友好交流協定締結「湯德章弁護士が結んだ台南市と宇城地域の友情」
宇土市長を訪問団長とし、宇城地域(宇土市・宇城市・美里町)の行政、議会、教育委員会と宇城地域振興局、宇土市商工会で構成する訪問団が、令和7年3月12日(水曜)から14日(金曜)にかけて台湾を訪問しました。
訪問2日目となる3月13日(木曜)は、宇土市出身の父を持ち、台南市で英雄とされている湯德章(日本名坂井徳章)弁護士の命日。その日に合わせて、台南市と宇城地域が、友好交流協定を締結しました。
宇土市が、国外の地域と友好交流協定を結ぶのは、今回が初めてです。台南市にとっても、1対1の都市交流の枠組みを超えて、3つの市町から成る地域と友好交流協定を結ぶのは、初の試みとなります。
これから、観光、経済、文化、教育など幅広い分野で交流を進めていきます。
締結式では、黄偉哲台南市長、元松茂樹宇土市長、天川竜治宇城市副市長、上田泰弘美里町長が、協定書に署名し、記念品を交換。
元松市長は、「昨年3月13日の『台南市正義と勇気の紀念日』に、宇城地域訪問団として初めて台南市を訪れ、その際に、今後双方の友好交流を推進するため鋭意努力するとお約束しました。それからわずか1年という短期間で、台南市の皆様の御配慮により、本日、友好交流協定を締結できたことを大変嬉しく思います。」と感謝の意を表しました。そして「今後は、宇城地域が一体となって、観光や経済などの多様な魅力を活かし、友好交流に尽力します。」と述べました。
また、黄市長からは、「湯徳章弁護士は台南市が誇る優れた人物であり、台湾の民主化にも多大な貢献を果たしました。現在、彼を通じて台南と日本の友情が結ばれています。この友情を次世代の若い学生たちに引き継いでいきたい。」と意欲を述べられ、「今後、学生たちによる学術やスポーツなどの国際的な交流活動をさらに奨励していきます。」と挨拶がありました。
湯德章紀念公園、湯德章故居紀念館
一団は、湯德章紀念公園で胸像に追悼の献花をしました。その後、台南市の黄市長と一緒に、再開館した湯德章故居紀念館(湯德章弁護士の旧宅)を訪れて、親族や支援団体と交流し、湯德章弁護士の生涯や功績について学びました。
湯德章弁護士は、1907年、宇土市出身の父と台南市出身の母の間に生まれ、東京で法律を学び、台南市に戻って弁護士になりました。
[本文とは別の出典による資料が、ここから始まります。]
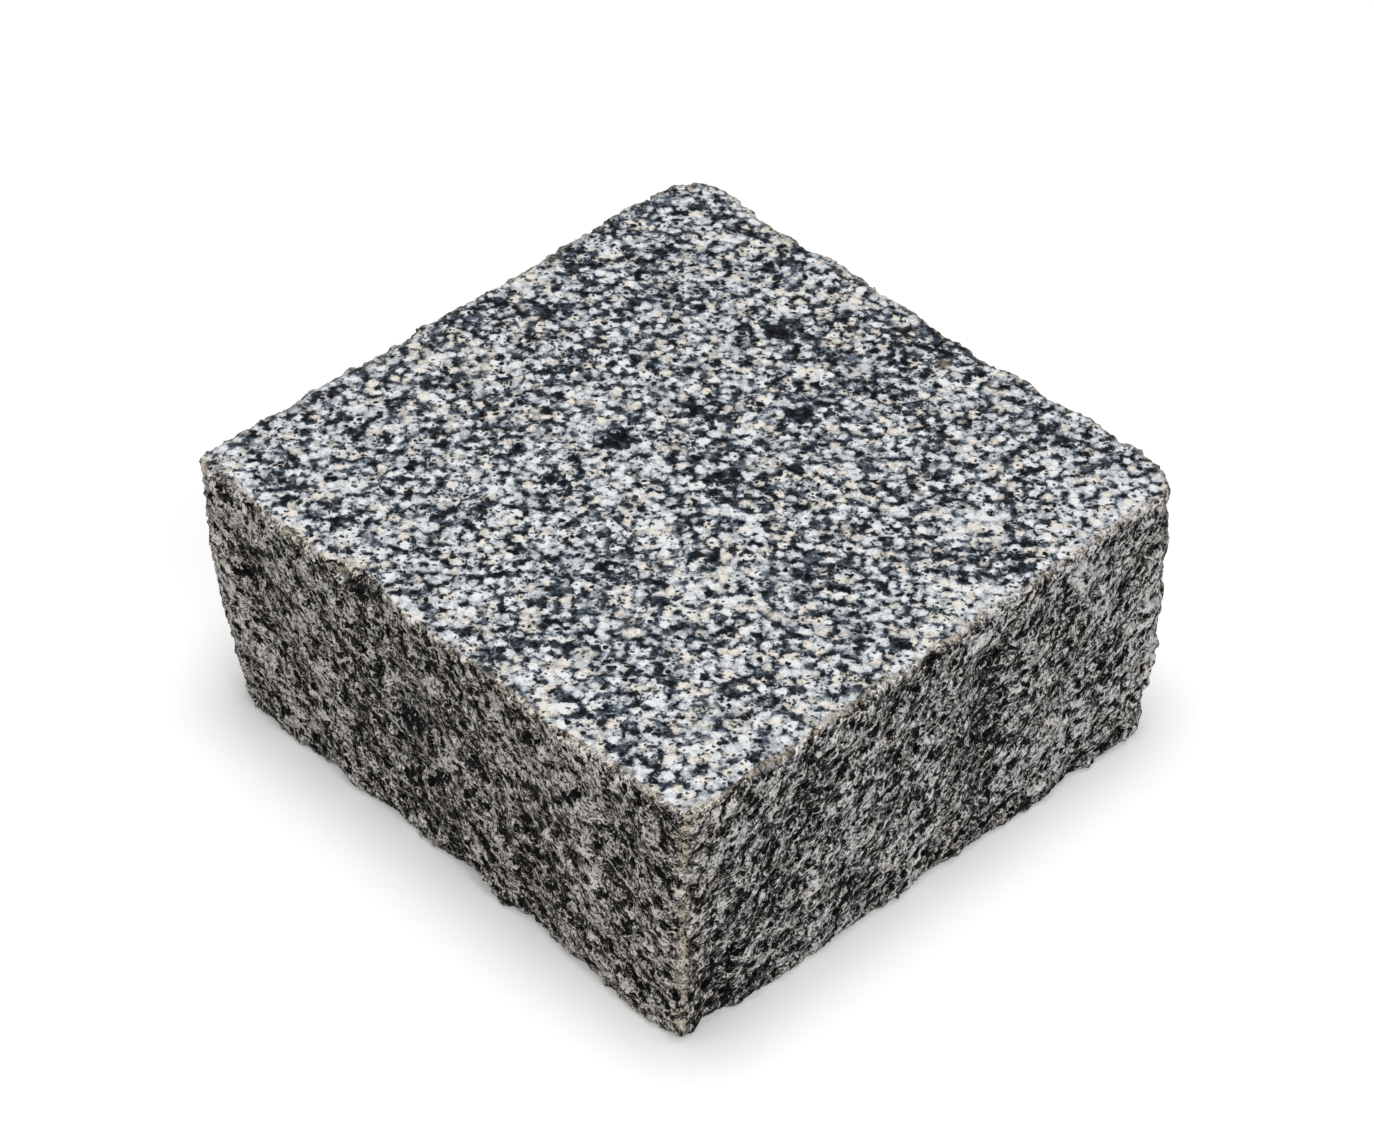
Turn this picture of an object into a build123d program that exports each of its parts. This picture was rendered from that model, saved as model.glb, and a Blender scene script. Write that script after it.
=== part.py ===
from build123d import *
from math import cos, exp, floor, pi, radians, sin
import os

os.makedirs("parts", exist_ok=True)

# A squared granite sett. Millimetres, Z up, the middle of its bed at the origin.
# Its top face is flat. Its four sides are split: wavy, ridged along the rift of
# the stone, hollowed where flakes came away, and leaning in towards the bed.
# Sides are named front, right, back and left, anticlockwise seen from above, with
# the front towards -Y.

# Size between the mean planes of opposite sides at the top face, before hollows
length = 202.0
width = 197.0
height = 94.0

# How far each side has run in by the time it reaches the bed
front_undercut = 6.2
right_undercut = 4.0
back_undercut = 7.0
left_undercut = 2.6

# Out of square: how much further out the end of each side stands than its start,
# at the top face and at the bed
front_top_runout = -1.8
right_top_runout = -1.4
back_top_runout = -1.2
left_top_runout = -1.4
front_bed_runout = 2.4
right_bed_runout = 2.2
back_bed_runout = -1.5
left_bed_runout = 0.0

# Plan radius of the four upright corners
front_left_radius = 12.0
front_right_radius = 4.5
back_right_radius = 9.0
back_left_radius = 13.0

# Broken edges round the top face and the bed
arris = 1.0
bed_edge = 1.6

# Waves left by splitting: how many go round the block, how deep, and how many
# turns of the wave they lean by over the height
swell_count = 9
swell_depth = 0.3
swell_lean = 0.3
flute_count = 27
flute_depth = 0.35
flute_lean = 0.9

# Ridges along the rift, the plane in which the stone parts most easily: the
# rift's direction and dip, how far apart and how deep the ridges are, and how far
# they wander to and fro, over what distance
rift_bearing = -45.0
rift_dip = 49.4
ridge_pitch = 16.0
ridge_depth = 0.6
wander = 4.0
wander_pitch = 49.0

# Hollows where larger flakes came away, and lumps where the depth is negative.
# Each is its distance along the side, its height above the bed, half its width,
# half its height and its depth.
front_hollows = [
    (0.0, 50.0, 14.0, 30.0, -3.4),
    (70.0, 94.0, 7.0, 14.0, 1.4),
    (82.0, 28.0, 14.0, 70.0, 2.3),
    (103.0, 0.0, 8.0, 30.0, 1.4),
    (137.0, 0.0, 7.0, 35.0, 2.2),
    (172.0, 63.0, 9.0, 13.0, 2.2),
]
right_hollows = [
    (9.0, 0.0, 11.0, 34.0, 2.6),
    (42.0, 62.0, 12.0, 16.0, 2.2),
    (58.0, 0.0, 8.0, 26.0, 1.0),
    (119.0, 55.0, 9.0, 40.0, 2.2),
    (160.0, 0.0, 8.0, 30.0, 1.2),
]
back_hollows = [
    (0.0, 26.0, 12.0, 34.0, -2.2),
    (4.0, 94.0, 9.0, 20.0, 2.0),
    (26.0, 94.0, 7.0, 40.0, 1.3),
    (51.0, 94.0, 7.0, 40.0, 1.5),
    (76.0, 94.0, 8.0, 45.0, 2.6),
    (95.0, 94.0, 7.0, 40.0, 2.3),
    (118.0, 94.0, 7.0, 40.0, 1.7),
    (162.0, 94.0, 9.0, 40.0, 1.5),
]
left_hollows = [
    (12.0, 94.0, 10.0, 30.0, 1.2),
    (50.0, 94.0, 7.0, 40.0, 1.6),
    (82.0, 90.0, 14.0, 50.0, 2.3),
    (114.0, 94.0, 7.0, 40.0, 1.7),
    (146.0, 94.0, 7.0, 35.0, 1.2),
    (170.0, 94.0, 9.0, 35.0, 1.6),
]

# Scars where flakes left an edge: each is its distance along the side, the
# radius of its scoop and how far that bites in
front_top_scars = [(29.0, 16.0, 1.4), (71.0, 20.0, 2.4), (93.0, 14.0, 1.4), (157.0, 18.0, 1.3)]
right_top_scars = [(27.0, 18.0, 1.6), (66.0, 14.0, 1.4), (141.0, 20.0, 1.8)]
back_top_scars = [(150.0, 16.0, 1.2)]
left_top_scars = [(66.0, 18.0, 1.4)]
front_bed_scars = [(112.0, 20.0, 1.8)]
right_bed_scars = [(100.0, 18.0, 1.6)]
back_bed_scars = [(48.0, 22.0, 2.0), (139.0, 20.0, 1.8)]
left_bed_scars = [(120.0, 20.0, 2.0)]
scar_tilt = 25.0

# The flat facets that the sides are broken into: how many along the straight part
# of a side, round half a corner, and from the bed's edge up to the arris
side_facets = 28
corner_facets = 2
facet_rows = 14

# How unevenly the stone tore: how far the facets' corners stand out or in, and how
# far they stray from an even grid, as a share of a facet
tear_depth = 0.45
tear_stray = 0.3

# Factors that scatter a sine into uneven numbers, one for each facet corner
scatter_column = 12.9898
scatter_row = 78.233
scatter_draw = 37.719
scatter_gain = 43758.5453


def side_stations():
    """The plan of the upright block before any relief, one list for each side.

    A station is x, y, the outward direction's x and y, the distance gone round
    the block so far, and the facet's width where the station is free to stray. A
    side runs from the middle of one rounded corner up to the middle of the next,
    with the arcs drawn from their angle.
    """
    radii = [front_left_radius, front_right_radius, back_right_radius, back_left_radius]
    turn = pi / 4 / corner_facets
    sides = []
    gone = 0.0
    for side in range(4):
        first = radii[side]
        last = radii[(side + 1) % 4]
        span, depth = (length, width) if side % 2 == 0 else (width, length)
        straight = span - first - last
        facet_width = straight / side_facets
        begin = first * pi / 4
        end = begin + straight
        plan = []
        for step in range(corner_facets):
            angle = pi / 4 + turn * step
            part = first * turn * step
            plan.append((first - first * cos(angle), first - first * sin(angle), angle, part, 0.0))
        for step in range(side_facets + 1):
            part = facet_width * step
            room = facet_width if 0 < step < side_facets else 0.0
            plan.append((first + part, 0.0, pi / 2, begin + part, room))
        for step in range(1, corner_facets):
            angle = pi / 2 - turn * step
            part = last * turn * step
            along = span - last + last * cos(angle)
            plan.append((along, last - last * sin(angle), pi - angle, end + part, 0.0))
        facing = side * pi / 2
        stations = []
        for along, inward, angle, part, room in plan:
            u = along - span / 2
            v = inward - depth / 2
            outward = facing + pi + angle
            x = u * cos(facing) - v * sin(facing)
            y = u * sin(facing) + v * cos(facing)
            stations.append((x, y, cos(outward), sin(outward), gone + part, room))
        sides.append(stations)
        gone += end + last * pi / 4
    return sides, gone


sides, girth = side_stations()
stations = [station for side in sides for station in side]
hollows = [
    (side[0][4] + along, up, half_width, half_height, deep)
    for side, found in zip(sides, [front_hollows, right_hollows, back_hollows, left_hollows])
    for along, up, half_width, half_height, deep in found
]
steep = radians(rift_dip)
bearing = radians(rift_bearing)
across_rift = Vector(sin(steep) * cos(bearing), sin(steep) * sin(bearing), cos(steep))
along_rift = Vector(-sin(bearing), cos(bearing), 0)


def wave(around, up, count, depth, lean):
    """One wave that closes on itself round the block and leans with height."""
    return depth * cos(2 * pi * (count * around / girth + lean * up / height))


def ridges(x, y, up):
    """The ridges where the face crosses the rift, wandering along their length."""
    place = Vector(x, y, up)
    wandered = wander * sin(2 * pi * place.dot(along_rift) / wander_pitch)
    return ridge_depth * cos(2 * pi * (place.dot(across_rift) + wandered) / ridge_pitch)


def relief(x, y, around, up):
    """How far the split face stands out of, or in from, its mean plane."""
    out = wave(around, up, swell_count, swell_depth, swell_lean)
    out += wave(around, up, flute_count, flute_depth, flute_lean)
    out += ridges(x, y, up)
    for centre, level, half_width, half_height, deep in hollows:
        apart = (around - centre + girth / 2) % girth - girth / 2
        out -= deep * exp(-((apart / half_width) ** 2) - ((up - level) / half_height) ** 2)
    return out


def settle(x, y, up):
    """Moves a point of the upright block to where the leaning sides have it."""
    right = x / length + 0.5
    back = y / width + 0.5
    high = up / height
    low = 1 - high
    front_out = (front_top_runout * high + front_bed_runout * low) * (right - 0.5) - front_undercut * low
    right_out = (right_top_runout * high + right_bed_runout * low) * (back - 0.5) - right_undercut * low
    back_out = (back_top_runout * high + back_bed_runout * low) * (0.5 - right) - back_undercut * low
    left_out = (left_top_runout * high + left_bed_runout * low) * (0.5 - back) - left_undercut * low
    return Vector(
        x + right_out * right - left_out * (1 - right),
        y + back_out * back - front_out * (1 - back),
        up,
    )


def stand_out(station, up, out):
    """The point a distance outside the upright block's plan, at one height."""
    x, y, out_x, out_y, around, room = station
    return settle(x + out_x * out, y + out_y * out, up)


def uneven(column, row, draw):
    """A number from -1 to 1 that jumps from one facet corner to the next."""
    wild = scatter_gain * sin(scatter_column * column + scatter_row * row + scatter_draw * draw)
    return 2 * (wild - floor(wild)) - 1


def outline(row, up, inset=0.0, band=0.0):
    """The corners of the facets round the block, near one height.

    Each corner strays along the side, and up or down by a share of the band of
    facets, and then stands out by the relief and by the tear's own amount.
    """
    corners = []
    for column, (x, y, out_x, out_y, around, room) in enumerate(stations):
        shift = tear_stray * room * uneven(column, row, 1)
        level = up + tear_stray * band * uneven(column, row, 2)
        strayed = (x - out_y * shift, y + out_x * shift, out_x, out_y, around + shift, room)
        out = relief(strayed[0], strayed[1], strayed[4], level) + tear_depth * uneven(column, row, 3)
        corners.append(stand_out(strayed, level, out - inset))
    return corners


def facets(lower, upper, row):
    """The flat three-sided facets of one band, with their diagonals in turns."""
    found = []
    for here in range(len(lower)):
        after = (here + 1) % len(lower)
        a, b, c, d = lower[here], lower[after], upper[after], upper[here]
        halves = [(a, b, c), (a, c, d)] if (here + row) % 2 else [(a, b, d), (b, c, d)]
        found += [Face(Wire.make_polygon(corners)) for corners in halves]
    return found


def scoop(side, along, up, radius, bite):
    """A ball that takes a flake off a side's edge at the top face or the bed.

    Its middle is off the edge, out of the side and tilted away from the face.
    """
    station = min(side, key=lambda near: abs(near[4] - side[0][4] - along))
    reach = (radius - bite) * cos(radians(scar_tilt))
    rise = (radius - bite) * sin(radians(scar_tilt))
    out = relief(station[0], station[1], station[4], up) + reach
    return Pos(stand_out(station, up, out) + Vector(0, 0, rise if up > 0 else -rise)) * Sphere(radius)


# The split sides, facet by facet, from the bed to the top face
foot = bed_edge
brow = height - arris
band = (brow - foot) / facet_rows
outlines = [outline(0, 0.0, bed_edge), outline(1, foot)]
outlines += [outline(row + 1, foot + band * row, 0.0, band) for row in range(1, facet_rows)]
outlines += [outline(facet_rows + 1, brow), outline(facet_rows + 2, height, arris)]
skin = [Face(Wire.make_polygon(outlines[0])), Face(Wire.make_polygon(outlines[-1]))]
for row, (lower, upper) in enumerate(zip(outlines, outlines[1:])):
    skin += facets(lower, upper, row)
block = Solid(Shell(skin))

# The flake scars along the top edges and the bed's edges
flakes = []
for side, scars in zip(sides, [front_top_scars, right_top_scars, back_top_scars, left_top_scars]):
    flakes += [scoop(side, along, height, radius, bite) for along, radius, bite in scars]
for side, scars in zip(sides, [front_bed_scars, right_bed_scars, back_bed_scars, left_bed_scars]):
    flakes += [scoop(side, along, 0.0, radius, bite) for along, radius, bite in scars]
block = block.cut(*flakes)
export_step(block, "parts/granite_sett.step")
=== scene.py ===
# %% [markdown]
# # A granite sett
#
# The object is one block of grey granite, about 205 x 199 x 94 mm over its lumps.
# Its top is a flat textured face, and its four sides were split, so they are wavy
# and rough.
# The CAD model holds the block's size, its waves, ridges, hollows, torn facets and
# flake scars. Here the same block is made again as one fine mesh, so that the
# broken crystals can stand out of it, and gets the look of the stone. The CAD model
# is read first, and the mesh is kept inside its box.

from math import cos, pi, radians, sin

import bpy
import numpy as np
from mathutils import Matrix, Vector


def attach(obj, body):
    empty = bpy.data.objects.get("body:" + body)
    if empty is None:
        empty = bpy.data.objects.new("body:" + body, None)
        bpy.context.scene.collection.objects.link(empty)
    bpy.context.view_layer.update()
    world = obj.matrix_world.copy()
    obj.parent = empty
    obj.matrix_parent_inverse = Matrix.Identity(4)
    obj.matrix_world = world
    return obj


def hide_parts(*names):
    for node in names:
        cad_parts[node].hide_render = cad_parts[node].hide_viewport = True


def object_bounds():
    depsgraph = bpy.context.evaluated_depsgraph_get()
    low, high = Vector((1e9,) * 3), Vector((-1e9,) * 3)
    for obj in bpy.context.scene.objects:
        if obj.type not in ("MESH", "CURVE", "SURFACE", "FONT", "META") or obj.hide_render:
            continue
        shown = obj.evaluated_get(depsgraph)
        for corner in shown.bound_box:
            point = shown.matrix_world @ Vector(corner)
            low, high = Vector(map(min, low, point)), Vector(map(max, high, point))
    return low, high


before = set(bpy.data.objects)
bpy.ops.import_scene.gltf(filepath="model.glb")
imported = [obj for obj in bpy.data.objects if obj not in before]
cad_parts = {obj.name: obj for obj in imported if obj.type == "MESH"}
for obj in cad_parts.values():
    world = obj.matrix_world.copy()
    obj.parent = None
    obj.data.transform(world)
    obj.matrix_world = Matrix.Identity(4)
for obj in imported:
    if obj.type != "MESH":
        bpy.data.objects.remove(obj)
cad_low, cad_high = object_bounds()
print("CAD box, mm:", [round(1000 * c, 2) for c in (*cad_low, *cad_high)])

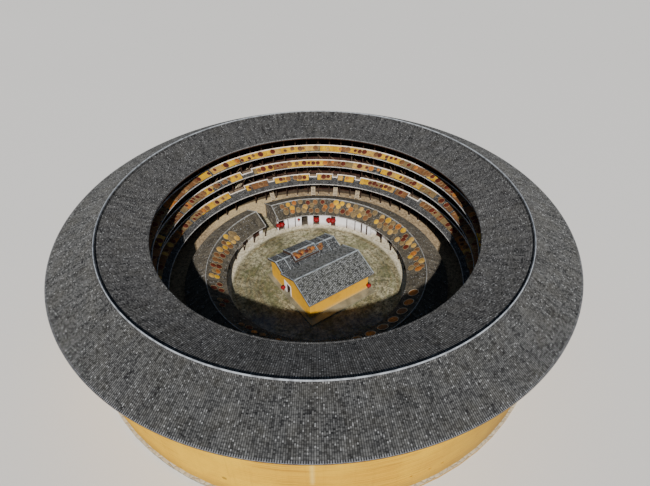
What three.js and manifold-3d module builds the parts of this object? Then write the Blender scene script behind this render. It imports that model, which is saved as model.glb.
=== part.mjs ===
// Tulou roundhouse: a ring-shaped earth house of four storeys around a low ring
// house and a central hall, as a scale model at one half of its real size.
//
// The origin lies on the axis of the rings, at the level of the lowest ground.
// +Z is up, and the gate faces -Y. Azimuths are degrees, counter-clockwise from +X.

import * as THREE from 'three';
import { mergeVertices } from 'three/addons/utils/BufferGeometryUtils.js';
import Module from 'manifold-3d';

const wasm = await Module();
wasm.setup();

// Sizes
// Every size below is in metres of the real house.

const MODEL_SCALE = 0.5;
const MM = 1000 * MODEL_SCALE;
const CLEARANCE = 0.3 / MM;

// Bays: the outer ring has 72 bays of 5 degrees, and the timber rings take two at a time.
const OUTER_FACETS = 72;
const TIMBER_FACETS = 36;
const BAY = 5;
const GATE_AZIMUTH = 270;
// Degrees left open where two arcs of a ring meet
const JOINT_ANGLE = 0.003;

// Levels
const LEDGE_TOP = 0.5;
const COURT = 1.2;
const FLOOR_LEVELS = [1.2, 5.2, 8.315, 11.43];
const FLOOR_THICKNESS = 0.25;

// Outer wall and foundation
const LEDGE_RADIUS = 33.3;
const WALL_OUTER = 33.0;
const WALL_OUTER_TOP = 32.7;
const WALL_INNER = 31.4;

// Main roof: inner eave, ridge and outer eave, as radius and height of the tiles
const ROOF_INNER = [22.8, 14.75];
const ROOF_RIDGE = [28.8, 16.95];
const ROOF_OUTER = [35.0, 14.5];
const ROOF_THICKNESS = 0.28;
const RIDGE_HALF_WIDTH = 0.2;
const RIDGE_HEIGHT = 0.3;

// Galleries
const GALLERY_RADIUS = 24.5;
const FRAME_THICKNESS = 0.2;
const PARAPET_HEIGHT = 0.97;
const POST_WIDTH = 0.22;
const ROOM_FRONT_RADIUS = 26.6;
const ROOM_FRONT_THICKNESS = 0.15;
const ROOM_DOOR = [0.9, 2.0];
const ROOM_DOOR_EVERY = 30;
const FIRST_ROOM_DOOR = 2.5;

// Tiled pent roofs in front of the galleries: radius of the lower edge and its drop
const PENT_ROOFS = [[22.3, 1.04], [23.1, 0.66], [23.1, 0.66]];
const PENT_THICKNESS = 0.14;
const NOTCH_DEPTH = 0.6;
const LOW_NOTCHES = [[270, 277.8], [255.9, 258.6], [235.8, 239.1], [226.1, 228.3], [215.3, 217.7],
  [185.4, 191]];
const MIDDLE_NOTCHES = [[265.6, 270.8]];

// Stairs: four steep flights that rise outwards from the lane, and one along the gallery above
const GROUND_FLIGHTS = [216.5, 227.0, 237.5, 257.0];
const GROUND_FLIGHT = { foot: 23.9, head: 26.2, width: 0.8 };
const UPPER_FLIGHT = { azimuth: 269.9, inner: 24.74, outer: 25.44, run: 3.2, hatch: 2.0 };
const RISER_COUNT = 16;
const FLIGHT_DEPTH = 0.3;

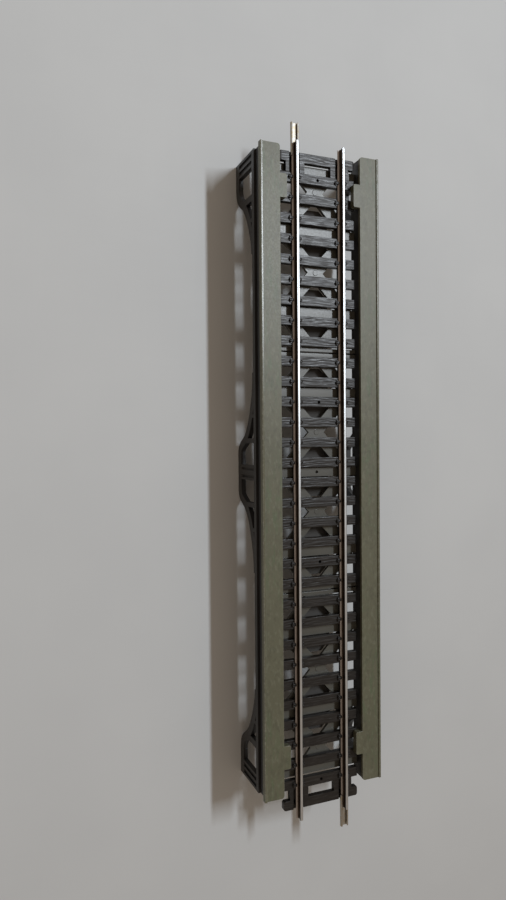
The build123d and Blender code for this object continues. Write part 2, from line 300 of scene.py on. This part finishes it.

1947年の228事件(当時の国民党政権が市民の抗議活動を武力で弾圧)発生後は、台南市の治安維持に努めて、決起を図っていた市民に思いとどまるよう説得。その後、軍に連行されて、湯德章紀念公園で銃殺されました。拷問を受けても決起を図った市民の名前を明かさず、身をていして多くの命を救ったとされています。
湯德章弁護士の母の故郷、台南市南化國民中学校
教育委員会の代表が、今年2月に住吉中学校とオンライン交流を行った、南化國民中学校を訪問し、生徒から太鼓と獅子舞の歓迎を受けました。その後、学校内を見学して、今後の交流について意見交換しました。
議会代表が台南市議会議長と意見交換
台南市議会の邱莉莉議長から各市町の議会へ記念品の贈呈があり、これからの日台友好交流の方向性について意見交換を行い、お互いの思いを確認し、大変有意義なものとなりました。
日本台湾交流協会高雄事務所(高雄市)、肥後銀行台北駐在員事務所(台北市)
この他、訪問初日の3月12日(水曜)は、日本台湾交流協会高雄事務所の奧正史所長を表敬訪問。翌日の13日(木曜)に台南市と宇城地域が友好交流協定を結ぶことを報告すると、奥所長から「宇城地域の発展のため、高雄事務所も引き続き支援してきたい」と激励を受けました。
また、訪問最終日の3月14日(金曜)には、肥後銀行台北駐在員事務所を訪問し、台湾の経済状況の説明を受けた後、意見交換、情報収集を行いました。
台南市の情報
・人口約186万人(2024年時点)
・台南市は,400年の歴史を持つ台湾で最も古い都市で「台湾発祥の地」とも言われています。多くの名所や旧跡が保存されており、長い歴史と伝統文化が調和した古都です。
・また,産業面では,台湾一の耕作面積を誇る農業以外にも,台湾南部における産業と科学技術発展の中心地ともなっています。